Debunking the American Horror Story of gay and lesbian aging.

BY Dustin Goltz
March 16, 2013

Tonight, the 24th GLAAD media awards will honor representations of LGBT hope and equality. While GLAAD’s past and current efforts are surely worthy of commendation, many of the TV shows and movies that have been and will be celebrated continue to depict gay happiness as having a short shelf life (or at least, a “best if used by” suggestion)—sometimes as early as one’s 30th birthday. Although studies generally suggest older gays and lesbians report satisfaction on par with aging heterosexuals, our media and culture continually narrate older gay characters as sad, defeated failures. These stories need to change.

Having conducted in-depth studies of gay television and film representation since the early 2000s, I’ve found that gay characters are most often depicted as adolescents and young adults, ranging in age from teens to the ever-popular Will Truman-esque white, upper-middle-class gay male lawyer/doctor type in his 30s. The rarely seen over-40 gay male often portrayed as “that creepy old gay guy” the younger gays fear becoming.
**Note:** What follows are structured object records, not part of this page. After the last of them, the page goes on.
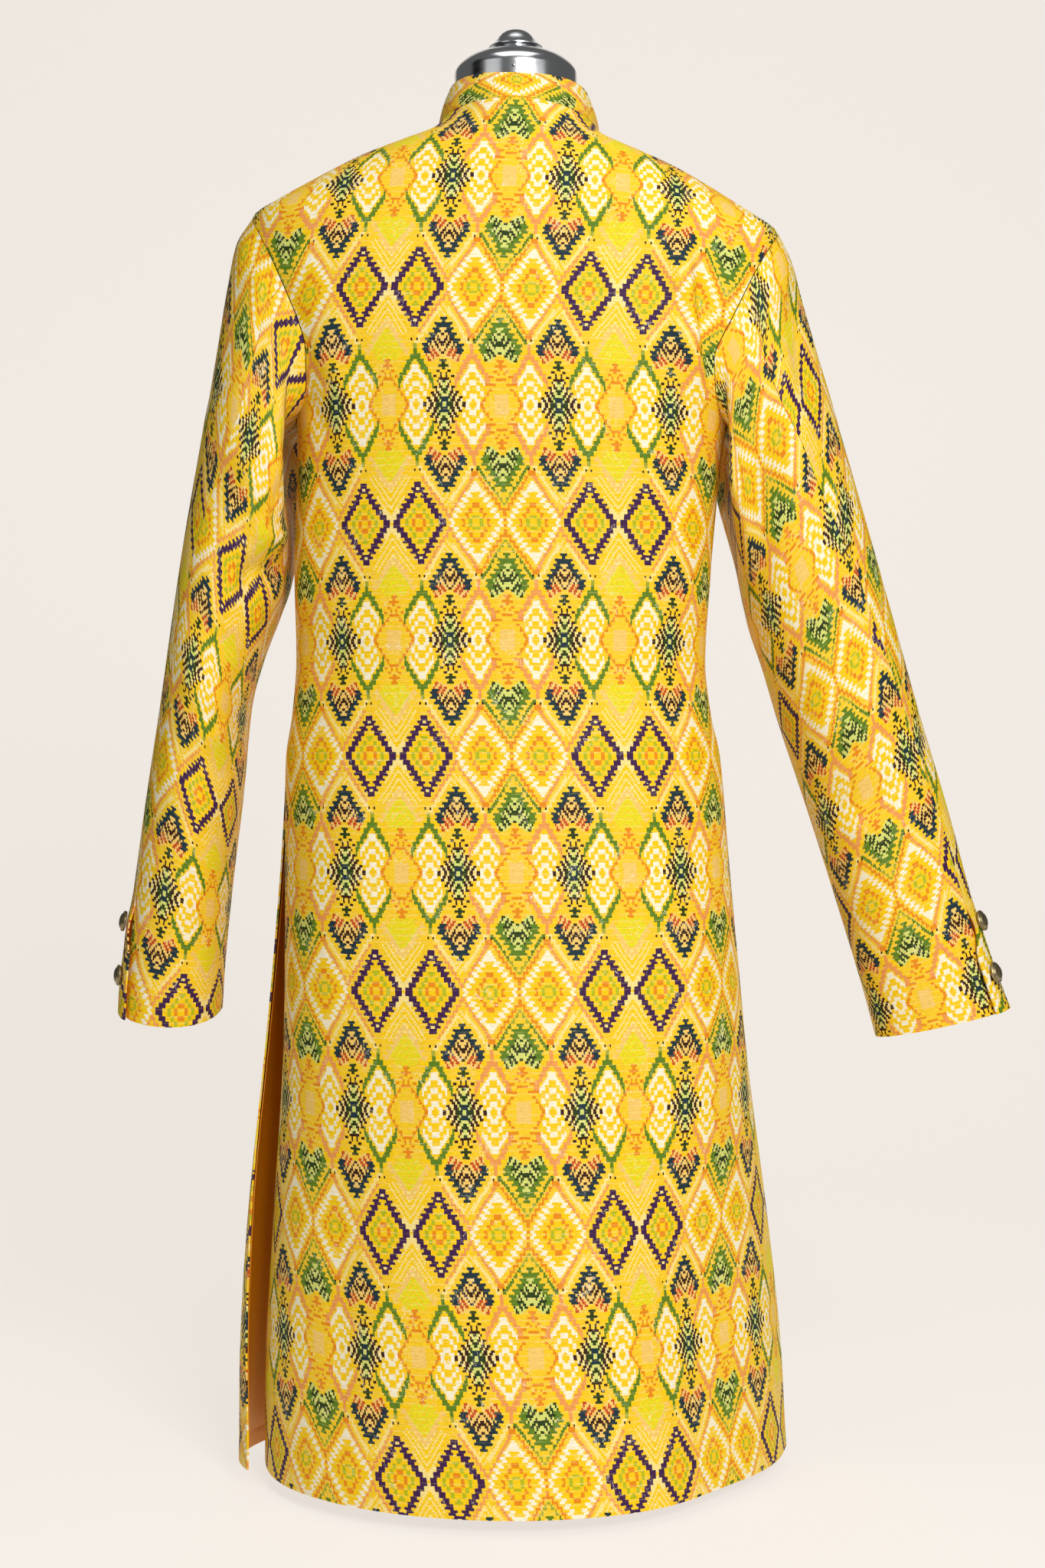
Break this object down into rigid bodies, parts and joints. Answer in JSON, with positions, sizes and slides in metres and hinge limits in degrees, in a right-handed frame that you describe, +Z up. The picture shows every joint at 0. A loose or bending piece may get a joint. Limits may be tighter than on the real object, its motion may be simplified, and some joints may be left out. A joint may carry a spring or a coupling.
{
  "type": "sherwani coat on dress form",
  "caption": "Knee-length printed coat with stand-up collar, two-piece sleeves and side slits, worn by a limbless form on a low round stand.",
  "frame": {"origin": "centre of the underside of the stand's base, on the floor", "axes": "+Z up; the coat's back faces -Y; the wearer's left is at -X"},
  "size_m": [0.725, 0.3469, 1.17],
  "materials": {
    "printed_silk": "printed silk with fine stitched lines",
    "ochre_lining": "satin lining",
    "antique_metal": "darkened",
    "form_jersey": "matt jersey",
    "spun_steel": "polished",
    "stand_steel": "satin"
  },
  "bodies": {
    "root": {"back": "printed_silk", "cap_knob": "spun_steel", "cap_screw": "stand_steel", "collar": "printed_silk", "cuff_button_left_1": "antique_metal", "cuff_button_left_2": "antique_metal", "cuff_button_right_1": "antique_metal", "cuff_button_right_2": "antique_metal", "front_button_1": "antique_metal", "front_button_2": "antique_metal", "front_button_3": "antique_metal", "front_button_4": "antique_metal", "front_button_5": "antique_metal", "front_button_6": "antique_metal", "front_button_7": "antique_metal", "front_left": "printed_silk", "front_lining_left": "ochre_lining", "front_lining_right": "ochre_lining", "front_right": "printed_silk", "neck_cap": "spun_steel", "pole": "spun_steel", "stand_base": "stand_steel", "top_sleeve_left": "printed_silk", "top_sleeve_right": "printed_silk", "torso_form": "form_jersey", "under_sleeve_left": "printed_silk", "under_sleeve_right": "printed_silk"}
  },
  "joints": []
}
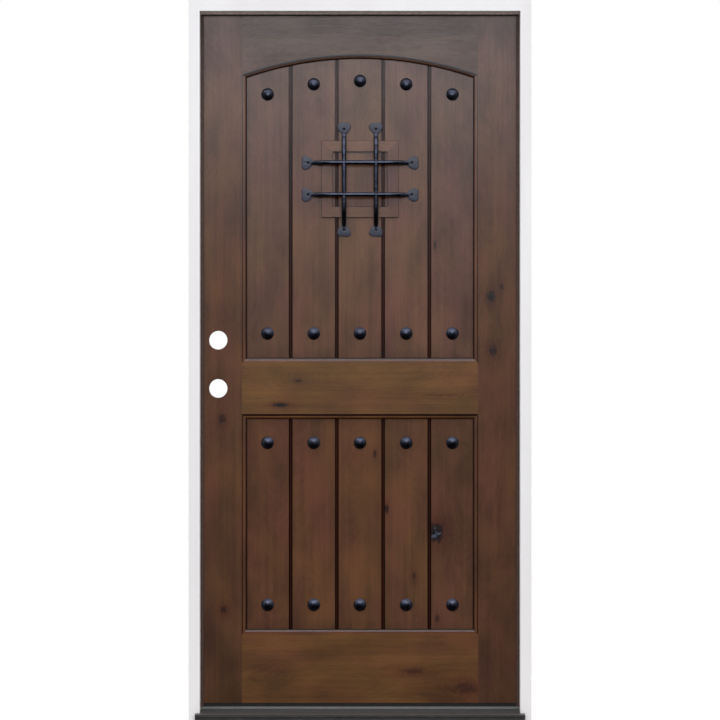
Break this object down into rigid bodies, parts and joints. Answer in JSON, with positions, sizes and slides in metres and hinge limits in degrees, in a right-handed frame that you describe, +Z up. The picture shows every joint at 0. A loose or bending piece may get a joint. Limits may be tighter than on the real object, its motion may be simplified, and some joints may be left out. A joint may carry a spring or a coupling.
{
  "type": "arched wooden door",
  "caption": "Prehung planked entry door with an arched upper panel, iron studs, a barred hatch with its own small door, white jambs and a metal-nosed sill.",
  "frame": {"origin": "on the floor under the sill, in the middle of the frame's width and of the jambs' depth", "axes": "+Z up; the outside of the door faces -Y and it opens towards +Y; the hinges are at +X and the lock edge at -X"},
  "size_m": [0.985, 0.1605, 2.07],
  "materials": {
    "primed_wood": "white factory primer on finger-jointed pine",
    "seal_tan": "brown foam weatherstrip in a vinyl skin",
    "seal_brown": "brown foam weatherstrip in a vinyl skin",
    "sill_composite": "dark wood-plastic composite",
    "bronze_aluminium": "dark bronze anodised aluminium",
    "cap_composite": "dark composite cap",
    "black_iron": "hammered iron, black powder coat",
    "sweep_rubber": "black vinyl sweep",
    "screw_steel": "zinc-plated screws",
    "satin_nickel": "satin nickel plate",
    "magnet_steel": "nickel-plated magnet and steel plate",
    "dowel_wood": "plain hardwood dowel",
    "alder_trim": "stained knotty alder, satin",
    "alder_planks": "stained knotty alder, satin",
    "alder_frame": "stained knotty alder, satin"
  },
  "bodies": {
    "frame": {"jamb_hinge_side": "primed_wood", "jamb_lock_side": "primed_wood", "head_jamb": "primed_wood", "weatherstrip_hinge_side": "seal_brown", "weatherstrip_lock_side": "seal_brown", "weatherstrip_head": "seal_tan", "sill_substrate": "sill_composite", "sill_deck": "bronze_aluminium", "sill_cap": "cap_composite", "frame_screws": "screw_steel", "hinge_bottom_frame_leaf": "satin_nickel", "hinge_middle_frame_leaf": "satin_nickel", "hinge_top_frame_leaf": "satin_nickel", "hinge_pins": "satin_nickel", "hinge_screws_frame": "screw_steel"},
    "door": {"stile_lock_side": "alder_frame", "stile_hinge_side": "alder_frame", "top_rail": "alder_frame", "lock_rail": "alder_frame", "bottom_rail": "alder_frame", "rail_dowels": "dowel_wood", "upper_plank_1": "alder_planks", "upper_plank_2": "alder_planks", "upper_plank_3_above": "alder_planks", "upper_plank_3_below": "alder_planks", "upper_plank_4": "alder_planks", "upper_plank_5": "alder_planks", "lower_plank_1": "alder_planks", "lower_plank_2": "alder_planks", "lower_plank_3": "alder_planks", "lower_plank_4": "alder_planks", "lower_plank_5": "alder_planks", "clavos": "black_iron", "trim_top": "alder_trim", "trim_right": "alder_trim", "trim_bottom": "alder_trim", "trim_left": "alder_trim", "grille": "black_iron", "grille_screws": "black_iron", "door_sweep": "sweep_rubber", "hinge_bottom_door_leaf": "satin_nickel", "hinge_middle_door_leaf": "satin_nickel", "hinge_top_door_leaf": "satin_nickel", "hinge_screws_door": "screw_steel", "hatch_catch_plate": "magnet_steel", "hatch_hinge_fixed_leaves": "satin_nickel", "hatch_hinge_pins": "satin_nickel", "hatch_screws_fixed": "screw_steel"},
    "hatch": {"hatch_board_left": "alder_planks", "hatch_board_middle": "alder_planks", "hatch_board_right": "alder_planks", "hatch_knob": "black_iron", "hatch_magnet": "magnet_steel", "hatch_hinge_moving_leaves": "satin_nickel", "hatch_screws_moving": "screw_steel"}
  },
  "joints": [
    {"name": "door_swing", "type": "hinge", "parent": "frame", "child": "door", "pos_m": [0.472, 0.069, 1.084], "axis": [0, 0, -1], "range_deg": [0, 170]},
    {"name": "hatch_swing", "type": "hinge", "parent": "door", "child": "hatch", "pos_m": [0.08525, 0.0533, 1.558], "axis": [0, 0, -1], "range_deg": [0, 160]}
  ]
}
After all, no one questions why Richard Dreyfess was contemplating suicide at the beginning of Poseidon, or why on Queer as Folk, Brian’s friends threw him a “deathday” party for his 30th birthday. In mainstream gay male culture, where youth and beauty are worshipped, fear of aging haunts gay youth like a menacing Freddy Krueger. Hyper-sexualized and predatory, the older gay man is routinely positioned at the corner of the bar, isolated and desperate—a cruel foreshadowing of the consequences of deviating from the heterosexual path.

Sound a bit dramatic? Consider the GLAAD-nominated Glee, where the only older gay character is the student-fondling drug dealer and former teacher Sandy Ryerson. Another nominee, ABC’s Modern Family, recently aired an episode titled “New Year’s Eve,” where the gay couple Mitchell and Cam explore gay bars in Palm Springs. In a club full of young boys, Mitchell and Cam are invisible and ignored. When stepping into an older gay male bar, they cringe at gray-haired men whose ogling is constructed as a creepy, laughable site gag.

As for aging lesbians, few representations exist to counter the lingering cautionary tales of the cursed, hardened, predatory and lonely spinster—a different but not unrelated American Horror Story. Typically cast in supporting roles, lesbians rarely have their own life, story or future on the cultural screen.